Exit polls on Tuesday showed that Trump has overwhelming support among registered Republican voters, while Haley only has traction with independent voters. This may support the thesis that at the moment of truth — the November 5 election against Biden — voters may turn their backs on Trump. But while a little more than a year ago, after the November 2022 midterm elections, there was the impression that Trump could not win the presidential election, now recent polls place him as the favorite. That partly explains why the primaries have been so clearly in his favor, and why alternatives such as DeSantis have fallen by the wayside.

On Tuesday, there were also primaries among the Democrats, in which the undisputed favorite was Joe Biden. The vote was somewhat complicated by the fact that Biden was not on the ballot because of a dispute within the Democratic Party. Those who wanted to vote for him had to write his name by hand, and that is not read by the machines. Despite this, Biden clearly won over Congressman Dean Phillips and self-help book writer Marianne Williamson, the two most relevant rivals. The president won about two-thirds of the vote, compared to approximately 20% for Phillips and less than 5% for Williamson.

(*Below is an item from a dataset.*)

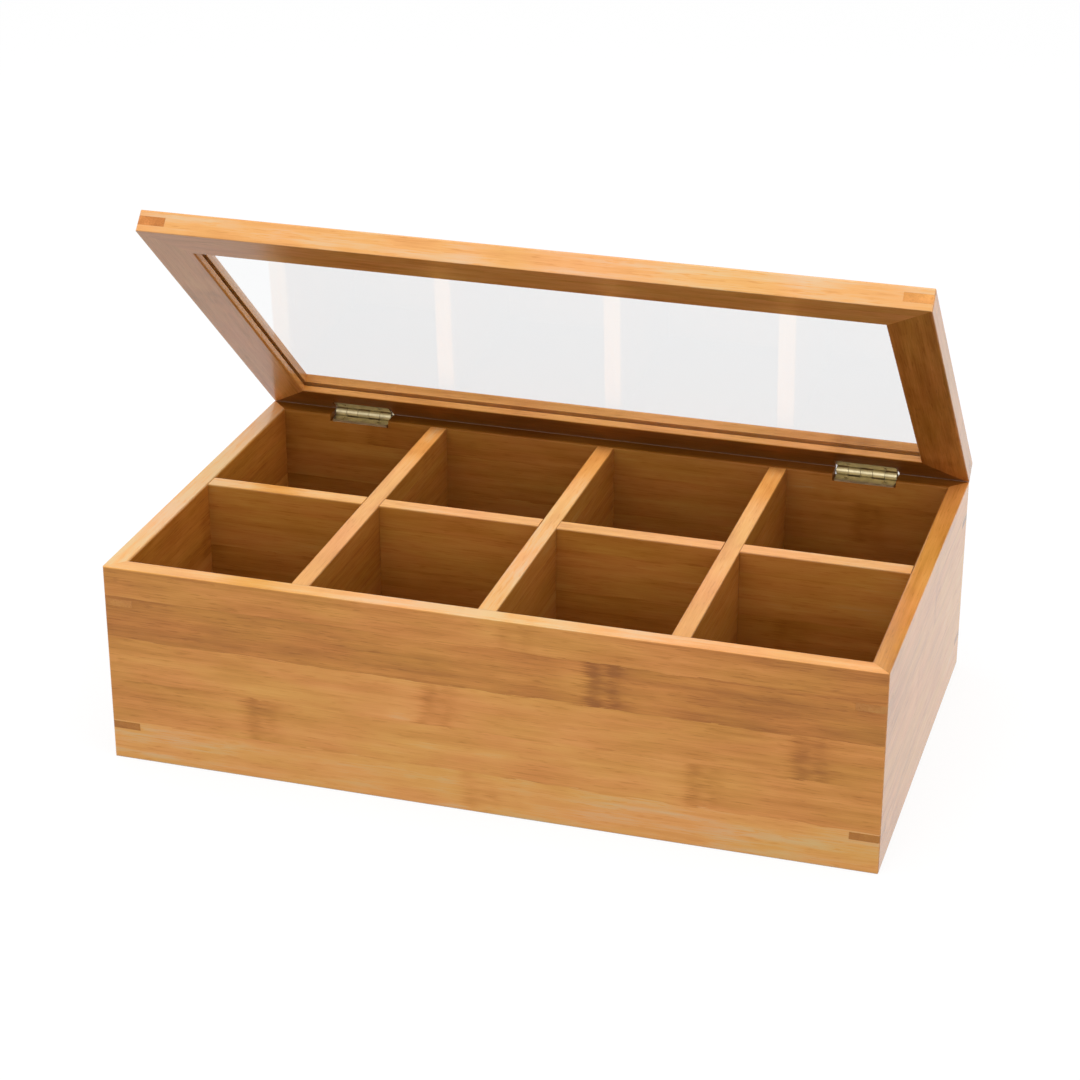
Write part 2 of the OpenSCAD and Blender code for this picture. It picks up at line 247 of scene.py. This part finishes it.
def bamboo(name, body, along, across, first, strips,
           shade=(1, 1, 1), edge=None, inside=None, coat=COAT, bare=False):
    """Lacquered bamboo. first is where strip 0 starts across the board, in millimetres.
    edge is how far out the narrow face lies, and how much paler it is painted: painted light
    on the rims, and painted shade where the amount is negative. inside is the plane that depth
    is measured from, the depths where a painted shade of the inner faces and the seam starts
    and is full, and that shade's colour. A bare board has no lacquer there."""
    material, g = new_material(name)
    u, v, w = board_space(g, body, along, across)
    frayed = g.clouds(2.0, (u, 14.0), (v, 0.7), (w, 0.7))
    order = g.math("SUBTRACT", v, first)
    order = g.math("MULTIPLY_ADD", g.math("SUBTRACT", frayed, 0.5), FRAY, order)
    order = g.math("DIVIDE", order, STRIP_W)
    strip = g.math("FLOOR", order)
    tones = by_strip(g, strip, [row[:3] for row in strips])
    knot_at, gap, strength = by_strip(g, strip, [row[3:] for row in strips])
    shift = g.math("MULTIPLY", strip, STRIP_SHIFT)
    warmth = g.remap(g.clouds(2.0, shift, (u, 55.0), (v, 13.0)), 0.3, 0.7)

    def fibres(length, width, detail, seed=0.0):
        along_them = g.math("ADD", g.math("DIVIDE", u, length), g.math("ADD", shift, seed))
        return g.clouds(detail, along_them, (v, width), (w, width))

    fine = fibres(16.0, 0.5, 3.0)
    broad = fibres(75.0, 3.2, 3.0)
    cloud = fibres(26.0, 8.0, 2.0)
    dashes = g.remap(fibres(7.0, 0.6, 1.0, 11.0), 0.58, 0.74)
    scar, halo = knots(g, u, v, strip, knot_at, gap, fine)

    # The glue line between two strips, where it shows
    off_middle = g.math("ABSOLUTE", g.math("SUBTRACT", g.math("FRACT", order), 0.5))
    glue = g.math("MULTIPLY", g.remap(off_middle, 0.46, 0.5), g.remap(broad, 0.40, 0.62))

    dark = tones[1]
    for end, tone in ((-HALF_LENGTH, tones[0]), (HALF_LENGTH, tones[2])):
        change = g.math("SUBTRACT", tone, tones[1])
        dark = g.math("MULTIPLY_ADD", change, g.remap(u, 0.0, end), dark)
    for part, amount in ((broad, 0.75), (cloud, 0.60), (fine, 0.45)):
        dark = g.math("MULTIPLY_ADD", g.math("SUBTRACT", part, 0.5), amount, dark)
    # Painted light on the rims: the narrow face is paler, and darker as painted shade where the
    # amount is negative
    if edge:
        rim_light_mask = g.remap(g.math("ABSOLUTE", v), edge[0] - 0.7, edge[0] - 0.15)
        dark = g.math("MULTIPLY_ADD", rim_light_mask, -edge[1], dark)
    knotty = g.math("MULTIPLY", scar, strength)
    pale = g.math("MULTIPLY", halo, strength)
    for part, amount in ((dashes, 0.20), (glue, 0.14), (knotty, 0.48), (pale, -0.16)):
        dark = g.math("MULTIPLY_ADD", part, amount, dark)

    stops = [(at / DARKEST, (*colour, 1)) for at, colour in TONES]
    wood = ramp(g, g.math("DIVIDE", dark, DARKEST), stops)["Color"]
    tinted = g.mix(1.0, wood, g.mix(warmth, GREENISH, RUDDY), "MULTIPLY")
    colour = g.mix(1.0, tinted, (*shade, 1), "MULTIPLY")
    # Painted shade on the inner faces and in the seam
    if inside:
        middle, start, end, inner_painted_shade = inside
        inner = g.remap(g.math("ABSOLUTE", g.math("SUBTRACT", w, middle)), start, end)
        colour = g.mix(inner, colour, g.mix(1.0, colour, (*inner_painted_shade, 1), "MULTIPLY"))
        if bare:
            coat = g.math("MULTIPLY_ADD", inner, -coat, coat)

    rough = g.remap(fine, 0.3, 0.7, 0.40, 0.50)
    height = g.math("MULTIPLY_ADD", knotty, -0.4, g.math("MULTIPLY", fine, 0.6))
    bump = g.node("ShaderNodeBump", {"Height": height, "Strength": 0.25, "Distance": 0.00012})
    shader = g.node("ShaderNodeBsdfPrincipled", {
        "Base Color": colour, "Roughness": rough, "Normal": bump.outputs[0],
        "IOR": 1.5, "Specular IOR Level": 0.1,
        "Coat Weight": coat, "Coat Roughness": 0.2, "Coat IOR": 1.5,
    })
    surface(g, shader.outputs[0])
    return material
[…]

“I’m here to show my support for Joe Biden and encourage my friends and neighbors to vote for him,” says Colin Van Ostern, a 44-year-old technology executive and prominent Democratic activist. “He’s not on the ballot because there’s a political dispute within the party, but I’m not going to let the party bureaucrats decide who I vote for, whether I’m going to vote for him or not. Joe Biden is the only person who has beaten Donald Trump, and he will do it again. He also stands for things that are very important to me like an economy that works for everybody, not just those at the top, and basic rights like abortion rights, which are really under attack in this country right now.”